Online Distillation with Continual Learning for Cyclic Domain Shifts

TL;DR

The paper tackles catastrophic forgetting in online distillation under cyclic domain shifts by integrating continual learning (both replay-based and regularization-based) into the online distillation pipeline. It defines a cyclic online continual learning setting and evaluates it on long, untrimmed video streams where a fast student learns from a slow, accurate teacher via pseudo-labels. The authors show that replay-based methods, particularly MIR and MIR+RWalk, substantially mitigate forgetting and improve both backward and forward transfer, while some regularizers can hinder online adaptation. Overall, the approach enhances real-time perception robustness for applications like autonomous driving and video surveillance, representing a significant step toward practical online continual learning for cyclical domain changes.

Abstract

In recent years, online distillation has emerged as a powerful technique for adapting real-time deep neural networks on the fly using a slow, but accurate teacher model.
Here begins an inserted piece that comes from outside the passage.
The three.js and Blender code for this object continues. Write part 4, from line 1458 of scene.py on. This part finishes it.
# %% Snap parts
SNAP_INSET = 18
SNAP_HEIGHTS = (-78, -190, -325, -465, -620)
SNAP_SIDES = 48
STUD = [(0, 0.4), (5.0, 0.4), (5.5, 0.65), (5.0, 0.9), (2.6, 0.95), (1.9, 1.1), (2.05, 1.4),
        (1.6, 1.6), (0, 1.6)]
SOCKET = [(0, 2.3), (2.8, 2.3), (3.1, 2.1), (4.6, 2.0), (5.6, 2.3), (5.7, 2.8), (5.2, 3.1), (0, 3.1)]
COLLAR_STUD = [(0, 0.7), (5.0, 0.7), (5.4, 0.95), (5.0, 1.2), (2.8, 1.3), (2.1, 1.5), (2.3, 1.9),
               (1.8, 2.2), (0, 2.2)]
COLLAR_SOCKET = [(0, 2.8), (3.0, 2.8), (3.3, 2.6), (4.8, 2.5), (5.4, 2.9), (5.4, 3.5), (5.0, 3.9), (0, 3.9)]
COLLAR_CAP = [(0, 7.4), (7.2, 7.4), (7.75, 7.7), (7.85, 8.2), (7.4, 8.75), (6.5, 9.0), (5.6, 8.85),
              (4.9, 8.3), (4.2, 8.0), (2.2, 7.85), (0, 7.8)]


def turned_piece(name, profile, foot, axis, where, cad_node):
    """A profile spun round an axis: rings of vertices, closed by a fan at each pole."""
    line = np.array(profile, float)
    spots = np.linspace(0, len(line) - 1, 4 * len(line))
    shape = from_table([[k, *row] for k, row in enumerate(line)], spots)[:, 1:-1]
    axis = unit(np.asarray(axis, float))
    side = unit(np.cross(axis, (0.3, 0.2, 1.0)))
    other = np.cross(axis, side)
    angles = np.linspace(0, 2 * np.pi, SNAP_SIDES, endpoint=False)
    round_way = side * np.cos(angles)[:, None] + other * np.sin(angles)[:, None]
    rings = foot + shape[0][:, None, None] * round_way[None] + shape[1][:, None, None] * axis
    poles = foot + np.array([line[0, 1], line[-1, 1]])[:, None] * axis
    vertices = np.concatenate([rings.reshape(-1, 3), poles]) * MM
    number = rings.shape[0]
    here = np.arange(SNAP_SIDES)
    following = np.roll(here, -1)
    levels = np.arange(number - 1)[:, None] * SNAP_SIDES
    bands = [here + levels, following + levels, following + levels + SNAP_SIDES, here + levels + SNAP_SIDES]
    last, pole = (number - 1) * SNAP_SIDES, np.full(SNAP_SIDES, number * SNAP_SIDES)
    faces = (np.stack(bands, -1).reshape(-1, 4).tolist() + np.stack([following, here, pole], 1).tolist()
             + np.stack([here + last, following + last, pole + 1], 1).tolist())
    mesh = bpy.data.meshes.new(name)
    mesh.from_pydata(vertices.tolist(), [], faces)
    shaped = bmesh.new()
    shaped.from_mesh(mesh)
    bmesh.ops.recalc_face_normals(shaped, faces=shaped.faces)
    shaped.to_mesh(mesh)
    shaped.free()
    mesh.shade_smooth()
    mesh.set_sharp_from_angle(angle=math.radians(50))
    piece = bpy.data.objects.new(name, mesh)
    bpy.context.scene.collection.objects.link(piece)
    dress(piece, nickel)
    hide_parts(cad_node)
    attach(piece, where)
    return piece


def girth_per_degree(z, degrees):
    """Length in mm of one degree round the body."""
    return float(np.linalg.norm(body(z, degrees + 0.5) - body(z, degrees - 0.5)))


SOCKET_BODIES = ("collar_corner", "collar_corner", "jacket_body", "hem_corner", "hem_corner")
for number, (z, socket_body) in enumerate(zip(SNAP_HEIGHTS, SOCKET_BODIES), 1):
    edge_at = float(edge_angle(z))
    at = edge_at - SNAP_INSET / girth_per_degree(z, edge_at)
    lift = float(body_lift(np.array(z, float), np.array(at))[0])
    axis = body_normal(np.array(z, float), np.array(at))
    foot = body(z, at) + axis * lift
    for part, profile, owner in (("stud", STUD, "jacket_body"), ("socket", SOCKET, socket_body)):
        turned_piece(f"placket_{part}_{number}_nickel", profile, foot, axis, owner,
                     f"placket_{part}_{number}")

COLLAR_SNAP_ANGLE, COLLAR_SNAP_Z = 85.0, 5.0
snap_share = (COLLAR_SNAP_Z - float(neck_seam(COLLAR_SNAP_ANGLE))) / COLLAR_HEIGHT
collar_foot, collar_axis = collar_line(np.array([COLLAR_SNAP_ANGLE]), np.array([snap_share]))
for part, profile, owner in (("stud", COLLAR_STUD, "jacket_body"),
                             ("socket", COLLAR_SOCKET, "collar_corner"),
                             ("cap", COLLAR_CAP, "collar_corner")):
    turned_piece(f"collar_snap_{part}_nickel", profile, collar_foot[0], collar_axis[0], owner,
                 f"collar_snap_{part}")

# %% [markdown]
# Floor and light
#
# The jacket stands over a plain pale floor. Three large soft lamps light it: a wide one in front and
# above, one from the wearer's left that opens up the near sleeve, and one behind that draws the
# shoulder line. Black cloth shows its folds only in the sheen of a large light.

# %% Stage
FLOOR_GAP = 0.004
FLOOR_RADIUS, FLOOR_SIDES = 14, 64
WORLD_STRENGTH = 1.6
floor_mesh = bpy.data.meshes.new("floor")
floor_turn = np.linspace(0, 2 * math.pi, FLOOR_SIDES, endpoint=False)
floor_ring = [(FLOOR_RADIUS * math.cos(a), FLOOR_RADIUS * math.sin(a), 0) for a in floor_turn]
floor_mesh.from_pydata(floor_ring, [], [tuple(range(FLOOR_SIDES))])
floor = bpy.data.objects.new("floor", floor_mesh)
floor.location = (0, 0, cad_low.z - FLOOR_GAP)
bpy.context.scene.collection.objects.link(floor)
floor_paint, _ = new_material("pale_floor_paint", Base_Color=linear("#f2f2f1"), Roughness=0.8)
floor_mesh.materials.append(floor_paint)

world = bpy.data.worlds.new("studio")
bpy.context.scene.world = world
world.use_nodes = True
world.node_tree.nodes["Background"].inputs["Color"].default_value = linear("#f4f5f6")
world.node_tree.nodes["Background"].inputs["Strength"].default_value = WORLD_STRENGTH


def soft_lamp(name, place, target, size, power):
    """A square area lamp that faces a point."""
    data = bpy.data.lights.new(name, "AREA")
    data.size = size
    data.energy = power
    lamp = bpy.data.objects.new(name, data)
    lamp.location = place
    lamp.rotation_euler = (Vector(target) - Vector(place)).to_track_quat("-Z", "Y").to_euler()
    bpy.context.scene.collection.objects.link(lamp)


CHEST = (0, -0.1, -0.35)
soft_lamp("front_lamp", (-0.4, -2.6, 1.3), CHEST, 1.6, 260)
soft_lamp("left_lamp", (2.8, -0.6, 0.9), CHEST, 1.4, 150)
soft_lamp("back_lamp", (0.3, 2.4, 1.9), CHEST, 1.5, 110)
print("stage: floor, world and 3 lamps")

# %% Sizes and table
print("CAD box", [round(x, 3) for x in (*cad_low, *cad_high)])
However, a major challenge in online distillation is catastrophic forgetting when the domain shifts, which occurs when the student model is updated with data from the new domain and forgets previously learned knowledge. In this paper, we propose a solution to this issue by leveraging the power of continual learning methods to reduce the impact of domain shifts. Specifically, we integrate several state-of-the-art continual learning methods in the context of online distillation and demonstrate their effectiveness in reducing catastrophic forgetting. Furthermore, we provide a detailed analysis of our proposed solution in the case of cyclic domain shifts. Our experimental results demonstrate the efficacy of our approach in improving the robustness and accuracy of online distillation, with potential applications in domains such as video surveillance or autonomous driving. Overall, our work represents an important step forward in the field of online distillation and continual learning, with the potential to significantly impact real-world applications.
Paper Structure (12 sections, 7 equations, 4 figures, 1 table)
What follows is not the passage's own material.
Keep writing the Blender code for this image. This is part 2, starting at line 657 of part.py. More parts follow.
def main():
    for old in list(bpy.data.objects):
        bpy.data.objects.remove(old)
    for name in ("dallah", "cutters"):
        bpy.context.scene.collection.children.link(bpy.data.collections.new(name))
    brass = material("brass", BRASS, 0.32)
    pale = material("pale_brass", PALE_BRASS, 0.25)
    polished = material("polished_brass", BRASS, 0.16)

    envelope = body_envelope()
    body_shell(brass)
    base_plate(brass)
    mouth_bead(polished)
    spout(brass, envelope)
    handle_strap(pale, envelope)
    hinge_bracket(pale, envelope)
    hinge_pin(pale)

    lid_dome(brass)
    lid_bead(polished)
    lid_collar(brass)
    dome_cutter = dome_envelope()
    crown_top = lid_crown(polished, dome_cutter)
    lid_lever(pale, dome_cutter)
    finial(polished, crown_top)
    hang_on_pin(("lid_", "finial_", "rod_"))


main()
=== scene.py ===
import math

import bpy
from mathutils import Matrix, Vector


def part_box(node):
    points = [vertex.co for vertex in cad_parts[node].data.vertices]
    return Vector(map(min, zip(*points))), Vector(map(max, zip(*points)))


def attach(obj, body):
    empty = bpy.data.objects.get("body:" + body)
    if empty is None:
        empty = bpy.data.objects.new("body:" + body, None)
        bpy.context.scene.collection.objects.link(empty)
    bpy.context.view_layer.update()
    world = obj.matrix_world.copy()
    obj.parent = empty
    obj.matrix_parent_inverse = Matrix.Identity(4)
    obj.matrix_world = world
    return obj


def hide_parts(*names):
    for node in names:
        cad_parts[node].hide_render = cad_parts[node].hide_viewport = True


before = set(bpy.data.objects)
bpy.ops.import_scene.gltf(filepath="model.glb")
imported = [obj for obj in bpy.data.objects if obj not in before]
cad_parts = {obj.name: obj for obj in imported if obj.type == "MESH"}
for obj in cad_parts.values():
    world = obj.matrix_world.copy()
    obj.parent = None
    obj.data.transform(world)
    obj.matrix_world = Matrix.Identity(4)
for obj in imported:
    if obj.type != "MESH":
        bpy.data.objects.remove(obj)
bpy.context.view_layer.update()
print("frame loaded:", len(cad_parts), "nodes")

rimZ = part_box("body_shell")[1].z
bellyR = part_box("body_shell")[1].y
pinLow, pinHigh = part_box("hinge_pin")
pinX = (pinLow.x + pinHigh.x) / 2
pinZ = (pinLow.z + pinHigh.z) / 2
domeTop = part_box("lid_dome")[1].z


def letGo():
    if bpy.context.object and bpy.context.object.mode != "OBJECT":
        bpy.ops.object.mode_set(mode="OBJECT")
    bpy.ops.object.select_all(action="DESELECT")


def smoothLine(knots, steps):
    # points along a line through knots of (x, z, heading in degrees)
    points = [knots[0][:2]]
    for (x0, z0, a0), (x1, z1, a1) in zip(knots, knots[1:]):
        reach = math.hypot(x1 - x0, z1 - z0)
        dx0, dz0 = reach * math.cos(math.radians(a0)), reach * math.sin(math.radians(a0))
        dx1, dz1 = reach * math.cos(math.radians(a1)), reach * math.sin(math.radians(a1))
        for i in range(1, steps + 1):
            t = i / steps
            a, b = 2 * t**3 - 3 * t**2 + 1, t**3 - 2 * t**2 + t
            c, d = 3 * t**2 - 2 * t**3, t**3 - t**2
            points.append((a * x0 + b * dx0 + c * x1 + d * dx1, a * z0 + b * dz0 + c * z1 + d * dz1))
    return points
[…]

This paper contains 12 sections, 7 equations, 4 figures, 1 table.

Figures (4)

  • Figure 1: Online distillation with continual learning. When cyclic domain shifts occur in long videos, the online distillation framework proposed by Cioppa et al. Cioppa2019ARTHuS forgets the previously acquired knowledge as it fine-tunes on the current domain. In this work, we study the inclusion of state-of-the-art continual learning methods inside the online distillation framework to mitigate this catastrophic forgetting around the domain shifts.
  • Figure 2: Online distillation. The framework is composed of a fast and a slow route. In the fast route (inference), the video stream $\mathcal{V}$ is processed by a student network $\mathbf{S}$ on a task $\mathcal{T}$ (e.g., semantic segmentation for autonomous driving) and produces predictions $\hat{y}_i$ for each frame of the video $x_i$ at the original video rate $r_\mathcal{V}$ (i.e., in real time). In parallel in the slow route (training), a frozen teacher $\mathbf{T}$ produces pseudo ground-truths $\tilde{y}_{i'}$ from a subset of frames $x_{i'}$ at a slower rate $r_\mathbf{T}$. The pair $(x_{i'},\tilde{y}_{i'})$ are then stored in an online dataset (or replay buffer) $\mathcal{D}$ through an update function $f_U$. $\mathcal{D}$ is sampled through a selection function $f_S$ and the selected pairs ${(x_{n},\tilde{y}_{n})}$ are used to train a copy of the student network $\mathbf{S}_c$ for one epoch using a loss $\mathcal{L}$. The parameters $\theta$ of $\mathbf{S}_c$ are then transferred to $\mathbf{S}$ at a rate $r_{\mathbf{S}_c}$ (corresponding to the inverse of the training time of $\mathbf{S}_c$ on one epoch) so that $\mathbf{S}$ improves on the latest domain of $\mathcal{V}$. One of the contribution of our paper consists in including replay-based Continual Learning (CL) methods, $CL_{Rep}$, inside $\mathcal{D}$ and regularization-based methods, $CL_{Reg}$, on $\mathcal{L}$.
  • Figure 3: Evolution of the performance over time. We compare the evolution with respect to $mIoU$, BWT, Final-BWT, and FWT of the MIR+RWalk method with the original online distillation framework (baseline). (Top-left) $mIoU$: the performances are mostly similar within the domain, but around the domain shifts (from the second cycle), the baseline suffers from forgetting while MIR+RWalk keeps high performance. (Bottom-left) BWT: when evaluating on the previous domain, MIR+RWalk clearly outperforms the baseline, showing that it is able to retain information about the previous domain, on frames it has trained on. (Top-right) Final-BWT: the baseline quickly forgets past knowledge, while MIR+RWalk is able to retain high performance for both domains across many cycles. (Bottom-right) FWT: when evaluating on the future domain, MIR+RWalk also significantly outperforms the baseline, showing that it is able to generalize on new frames of a particular domain using information from a previous domain it has seen before.
  • Figure 4: Qualitative results. Comparison of the segmentation masks obtained by different online continual learning methods: (top row) a frame taken right after second transition between highway and downtown, and (bottom row) a frame taken right after seventh transition between downtown and highway. The baseline method predicts poor segmentation masks after the domain shift, even though it has already seen this domain before. In contrast, MIR and MIR+RWalk produce better segmentation masks.